Um autor cindido em sua condição de dominado
PublishNews, Redação, 22/03/2024
Obra da crítica literária francesa Pascale Casanova revela um Kafka inconformado com todas as formas de dominação

Kafka indignado (Edusp, 448 pp, R$ 68 – Trad.: Iraci D. Poleti e Regina Salgado Campos), de Pascale Casanova, revela a imagem de um escritor combativo, indo além da análise de suas posições políticas, de seu lugar no mundo social, de sua relação com a identidade judaica ou de sua relação com o pai. Fundamentada em rico material documental (textos de ficção, diários íntimos, correspondência), a autora nos apresenta um autor cindido em sua condição de dominado entre o espaço literário antigo e poderoso da cultura alemã e os espaços recentes e desprovidos de força simbólica da literatura tcheca e judaica, unidos em torno de uma definição política de sua especificidade.
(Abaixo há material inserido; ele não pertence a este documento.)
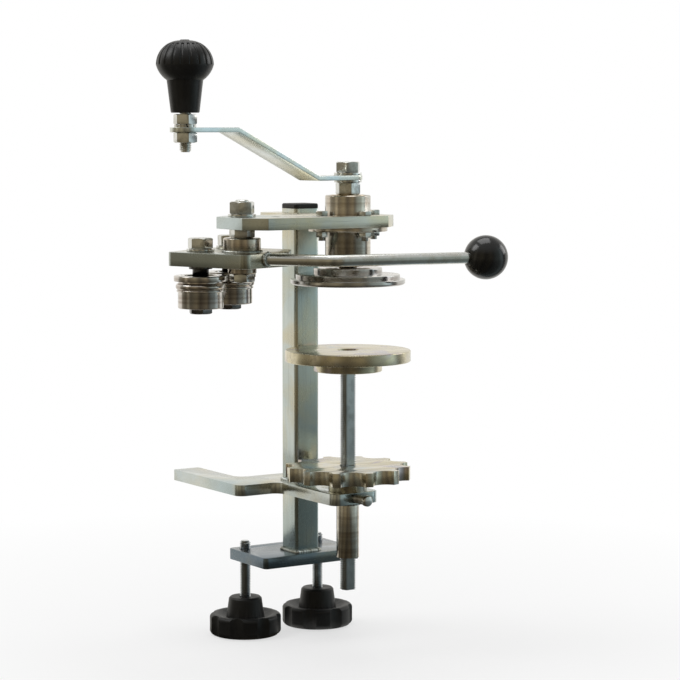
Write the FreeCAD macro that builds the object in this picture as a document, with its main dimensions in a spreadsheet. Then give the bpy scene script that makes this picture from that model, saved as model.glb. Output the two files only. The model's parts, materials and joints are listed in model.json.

Como se lê na quarta capa do volume, Pascale Casanova revela um autor “impregnado pela ira contra todas as formas de dominação – o que dá sentido à sua obra, revestida por um élan difuso de cólera, raiva e indignação”. Na introdução de Kafka Indignado, Pascale escreve: “Quis me distanciar, na teoria e na prática, da ilusão que consiste em acreditar que se terá acesso à vida secreta e íntima de Kafka buscando-a em seu diário ou em sua correspondência. Os escritos ‘íntimos’ são engodos que só revelam uma superfície enganosa. Kafka não confidencia neles nenhuma ‘verdade’, em todo caso nenhuma ‘profundeza’ que daria acesso às ficções, nenhuma chave permitindo entrar no segredo da obra. A obra não é uma coisa secreta: é a marca das únicas formas de tomadas de posição sobre todos os assuntos que lhe eram caros. Em outras palavras, nos textos de ficção é que se deve buscar a resposta às questões que nos colocamos sobre as reais convicções de Kafka”.